── Provided records

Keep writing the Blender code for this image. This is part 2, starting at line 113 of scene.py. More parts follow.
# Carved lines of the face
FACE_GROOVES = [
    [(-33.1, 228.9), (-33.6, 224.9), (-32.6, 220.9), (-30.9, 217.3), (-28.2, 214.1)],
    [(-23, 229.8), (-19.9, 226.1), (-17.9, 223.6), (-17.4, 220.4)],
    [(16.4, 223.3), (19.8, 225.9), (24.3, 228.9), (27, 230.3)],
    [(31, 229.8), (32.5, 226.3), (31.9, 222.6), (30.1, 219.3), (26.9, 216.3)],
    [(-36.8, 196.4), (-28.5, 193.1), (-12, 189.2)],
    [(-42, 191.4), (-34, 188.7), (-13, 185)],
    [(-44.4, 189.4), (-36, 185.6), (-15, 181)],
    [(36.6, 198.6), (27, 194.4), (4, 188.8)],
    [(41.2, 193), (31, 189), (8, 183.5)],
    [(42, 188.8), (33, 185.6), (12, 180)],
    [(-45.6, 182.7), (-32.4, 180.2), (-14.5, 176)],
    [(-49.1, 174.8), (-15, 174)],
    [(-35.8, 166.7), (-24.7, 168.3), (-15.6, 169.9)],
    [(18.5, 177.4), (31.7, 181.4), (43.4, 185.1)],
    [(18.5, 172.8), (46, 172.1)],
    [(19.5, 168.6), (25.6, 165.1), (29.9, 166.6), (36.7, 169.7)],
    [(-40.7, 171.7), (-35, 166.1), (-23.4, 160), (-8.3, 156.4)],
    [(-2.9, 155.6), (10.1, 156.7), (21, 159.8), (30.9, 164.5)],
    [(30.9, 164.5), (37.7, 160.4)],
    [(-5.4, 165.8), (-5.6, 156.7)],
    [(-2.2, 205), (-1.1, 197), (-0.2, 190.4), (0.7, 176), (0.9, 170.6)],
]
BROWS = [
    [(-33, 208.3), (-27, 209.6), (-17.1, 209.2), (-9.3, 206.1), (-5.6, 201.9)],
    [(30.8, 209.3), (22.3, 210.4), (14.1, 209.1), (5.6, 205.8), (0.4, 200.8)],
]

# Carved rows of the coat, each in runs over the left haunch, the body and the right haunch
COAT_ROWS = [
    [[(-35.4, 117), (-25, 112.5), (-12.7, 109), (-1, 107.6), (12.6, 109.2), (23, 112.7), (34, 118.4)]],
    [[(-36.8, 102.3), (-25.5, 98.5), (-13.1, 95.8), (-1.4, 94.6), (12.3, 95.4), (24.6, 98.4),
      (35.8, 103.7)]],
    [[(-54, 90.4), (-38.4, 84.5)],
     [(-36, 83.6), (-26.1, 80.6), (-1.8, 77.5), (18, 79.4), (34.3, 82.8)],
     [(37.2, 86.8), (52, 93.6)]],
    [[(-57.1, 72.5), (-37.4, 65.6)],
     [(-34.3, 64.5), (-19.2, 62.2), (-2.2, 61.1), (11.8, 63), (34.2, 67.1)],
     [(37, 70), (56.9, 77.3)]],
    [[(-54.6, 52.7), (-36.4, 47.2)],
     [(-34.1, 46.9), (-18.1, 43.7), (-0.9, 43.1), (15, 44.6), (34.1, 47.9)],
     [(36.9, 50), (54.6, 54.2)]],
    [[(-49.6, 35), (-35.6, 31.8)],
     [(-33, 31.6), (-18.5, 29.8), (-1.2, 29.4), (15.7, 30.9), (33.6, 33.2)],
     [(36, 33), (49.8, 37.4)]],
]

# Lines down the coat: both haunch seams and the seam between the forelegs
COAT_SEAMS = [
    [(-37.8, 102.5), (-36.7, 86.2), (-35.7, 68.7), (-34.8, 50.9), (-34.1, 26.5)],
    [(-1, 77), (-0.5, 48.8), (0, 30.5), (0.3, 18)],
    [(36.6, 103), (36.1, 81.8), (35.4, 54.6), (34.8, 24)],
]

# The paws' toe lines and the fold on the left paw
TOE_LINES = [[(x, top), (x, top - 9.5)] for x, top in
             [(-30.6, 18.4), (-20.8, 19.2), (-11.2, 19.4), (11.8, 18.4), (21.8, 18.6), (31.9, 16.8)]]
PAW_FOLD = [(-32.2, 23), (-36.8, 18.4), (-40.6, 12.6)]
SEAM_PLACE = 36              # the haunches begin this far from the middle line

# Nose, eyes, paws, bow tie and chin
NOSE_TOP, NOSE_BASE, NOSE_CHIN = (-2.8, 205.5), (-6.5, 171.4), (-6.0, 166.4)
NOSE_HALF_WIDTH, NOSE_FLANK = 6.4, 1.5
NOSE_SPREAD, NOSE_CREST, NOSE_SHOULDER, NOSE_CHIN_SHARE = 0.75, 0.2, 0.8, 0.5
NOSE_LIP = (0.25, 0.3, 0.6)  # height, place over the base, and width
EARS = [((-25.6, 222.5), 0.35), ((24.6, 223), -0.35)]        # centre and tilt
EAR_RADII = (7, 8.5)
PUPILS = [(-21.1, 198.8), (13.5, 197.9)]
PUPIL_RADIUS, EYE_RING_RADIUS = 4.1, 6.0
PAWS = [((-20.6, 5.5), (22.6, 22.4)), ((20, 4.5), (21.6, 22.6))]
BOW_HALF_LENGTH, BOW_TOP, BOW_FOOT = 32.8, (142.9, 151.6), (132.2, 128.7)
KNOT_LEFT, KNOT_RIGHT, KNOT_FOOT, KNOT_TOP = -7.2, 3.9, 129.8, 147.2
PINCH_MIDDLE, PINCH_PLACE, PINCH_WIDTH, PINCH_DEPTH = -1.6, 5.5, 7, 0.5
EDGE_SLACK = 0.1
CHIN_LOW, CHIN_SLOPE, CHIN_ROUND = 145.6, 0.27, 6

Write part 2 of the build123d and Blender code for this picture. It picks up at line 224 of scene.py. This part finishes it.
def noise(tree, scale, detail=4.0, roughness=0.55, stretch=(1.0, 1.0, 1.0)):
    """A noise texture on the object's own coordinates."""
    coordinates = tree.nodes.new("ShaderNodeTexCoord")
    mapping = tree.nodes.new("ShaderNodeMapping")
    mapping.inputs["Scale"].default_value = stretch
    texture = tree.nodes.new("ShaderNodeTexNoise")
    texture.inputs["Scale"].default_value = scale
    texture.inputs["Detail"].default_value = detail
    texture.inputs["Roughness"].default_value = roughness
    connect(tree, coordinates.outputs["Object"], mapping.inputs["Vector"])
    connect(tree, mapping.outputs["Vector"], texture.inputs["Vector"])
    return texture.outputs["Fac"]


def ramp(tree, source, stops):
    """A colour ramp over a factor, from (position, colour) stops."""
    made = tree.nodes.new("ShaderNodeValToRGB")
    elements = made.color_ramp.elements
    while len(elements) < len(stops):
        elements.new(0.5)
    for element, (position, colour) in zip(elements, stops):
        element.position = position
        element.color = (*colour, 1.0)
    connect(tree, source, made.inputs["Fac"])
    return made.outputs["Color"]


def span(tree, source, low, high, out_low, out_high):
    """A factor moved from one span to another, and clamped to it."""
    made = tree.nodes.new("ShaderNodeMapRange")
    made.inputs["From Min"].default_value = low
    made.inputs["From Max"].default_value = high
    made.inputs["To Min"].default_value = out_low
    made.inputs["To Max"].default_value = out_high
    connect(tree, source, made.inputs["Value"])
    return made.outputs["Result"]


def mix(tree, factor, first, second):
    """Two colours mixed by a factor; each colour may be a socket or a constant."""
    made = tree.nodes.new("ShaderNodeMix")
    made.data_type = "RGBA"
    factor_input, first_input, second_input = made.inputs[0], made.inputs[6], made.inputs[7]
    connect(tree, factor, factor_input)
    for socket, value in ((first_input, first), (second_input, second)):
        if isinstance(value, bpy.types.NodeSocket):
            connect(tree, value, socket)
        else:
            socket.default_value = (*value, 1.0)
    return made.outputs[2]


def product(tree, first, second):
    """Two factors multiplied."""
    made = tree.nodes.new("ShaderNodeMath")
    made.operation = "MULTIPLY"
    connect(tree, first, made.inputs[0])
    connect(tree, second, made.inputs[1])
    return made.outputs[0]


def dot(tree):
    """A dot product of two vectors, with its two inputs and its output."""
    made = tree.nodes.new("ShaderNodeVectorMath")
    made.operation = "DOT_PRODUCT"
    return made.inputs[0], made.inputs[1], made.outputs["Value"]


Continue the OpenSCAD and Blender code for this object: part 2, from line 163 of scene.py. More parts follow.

────

_Task details_: Find the word "follow" in the data and copy out each line where it turns up.

_Answer below_:
Keep writing the Blender code for this image. This is part 2, starting at line 113 of scene.py. More parts follow.
Continue the OpenSCAD and Blender code for this object: part 2, from line 163 of scene.py. More parts follow.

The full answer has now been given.